Greg: The colosseum had roughly a 100m circumference, so I don’t think we missed that much by not being able to climb the stairs and look in at the grass below, and anyway we’ve seen a bigger one in Rome.
Next stop: Citadel. We had photos with our motorbike riders, thanked them very much, and said goodbye. The citadel, if I understand correctly, was the seat of government and therefore the place where Tu Duc probably should have been, but having visited his time, and been drained of all fluids over the course of the day, we felt it was sufficient to have look from the outside, stand in the shade for a bit, and then walk back to our hotel as slowly as possible.
For dinner we went no further than the Mandarin Cafe, where we had a cheap and filling meal of sour noodle soup, garlic bread, vegetable noodle soup, and a Country Style (?) tofu stir fry, and Geelong-Adam figured it prudent to try the Mango and Peanut Butter pancake for dessert. You all should try it home, too. It sounds a bit weird, but it’s actually pretty good.

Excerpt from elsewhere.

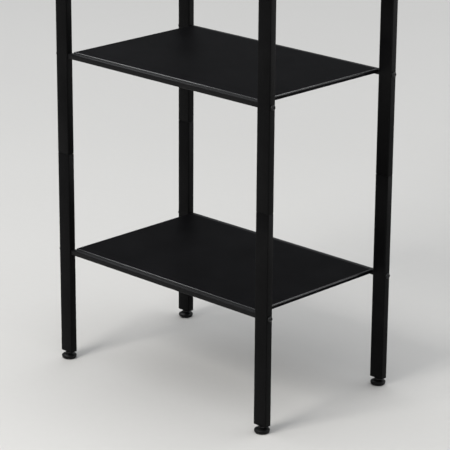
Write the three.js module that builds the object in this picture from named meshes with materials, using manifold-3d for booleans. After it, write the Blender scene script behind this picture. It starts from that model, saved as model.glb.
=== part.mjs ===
// Free-standing storage rack: four rectangular steel posts, sheet-steel shelves hung between
// front and back rails, bolts through the posts into the rails, and screw-in levelling feet.
// Millimetres, +Z up, front at -Y. The origin is on the floor, under the middle of the rack.
import * as THREE from 'three';
import { mergeVertices } from 'three/addons/utils/BufferGeometryUtils.js';
import Module from 'manifold-3d';

const wasm = await Module();
wasm.setup();

// ---- Driving dimensions ------------------------------------------------------------------

const RACK_WIDTH = 550; // over the outer side faces of the posts
const RACK_DEPTH = 340; // over the front and back faces of the posts

const POST_WIDTH = 30; // across the front
const POST_DEPTH = 15;
const POST_WALL = 1.2;
const POST_CORNER = 2.2; // outer corner radius
const POST_LENGTHS = [405, 497, 497]; // lower, middle and upper section of each post
const POST_FOOT_PLUG = 8; // height of the tapped plug welded in the lower end

const SHELF_COUNT = 4;
const LOWEST_SHELF = 215; // tray top above the lower end of the posts
const SHELF_PITCH = 390;

const RAIL_SIZE = 10; // square tube
const RAIL_WALL = 1.2;
const RAIL_CORNER = 1.5;
const RAIL_SETBACK = 2.5; // rail face behind the post face
const RAIL_DROP = 1.5; // rail top below the tray top
const RAIL_PLUG = 16; // length of the tapped plug welded in each rail end

const TRAY_SHEET = 1; // sheet thickness
const TRAY_FLANGE = 7.6; // height of the turned-down edge
const TRAY_BEND = 2.5; // outer bend radius
const TRAY_SIDE_GAP = 3; // tray side to post

const SPLICE_REACH = 35; // how far the splice enters each section
const SPLICE_WALL = 2.2;
const SPLICE_RIB = 0.8; // thickness of the stop rib between two sections
const SPLICE_RIB_INSET = 0.5; // rib edge behind the post face

const CAP_PLATE = 2.5;
const CAP_PLUG = 12;
const CAP_WALL = 2;

const BOLT_DIAMETER = 6;
const BOLT_LENGTH = 45;
const BOLT_HEAD_DIAMETER = 10.5;
const BOLT_HEAD_HEIGHT = 3.3;
const BOLT_SOCKET = 4; // across the flats
const BOLT_SOCKET_DEPTH = 1.8;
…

After another thorough examination of Mr Cu’s photos we were able to pick a favourite, and enquired about the price simply so that we could make sure we wouldn’t be able to afford it; but the second smallest print size (6″ x 8″) was only 30,000 VND. So we invested, and Mr Cu was kind enough to sign it for us.
As British-Adam from our previous group used to say, ‘Happy Days’.
And there’s more. Back at the hotel we had to organise, choose, resize and post our photos to the web in lieu of actually having our journals up-to-date, and also video the back-up Wedding Greeting you will all have seen by now. Then we had to dry our eyes and go downstairs into the wireless zone and get it all posted to our site, and order our breakfast for the next morning, and go to bed at half-past-midnight even though we had to get early to get our bus to Hoi An.
But this is travelling. There is always more to do. And it’s fun.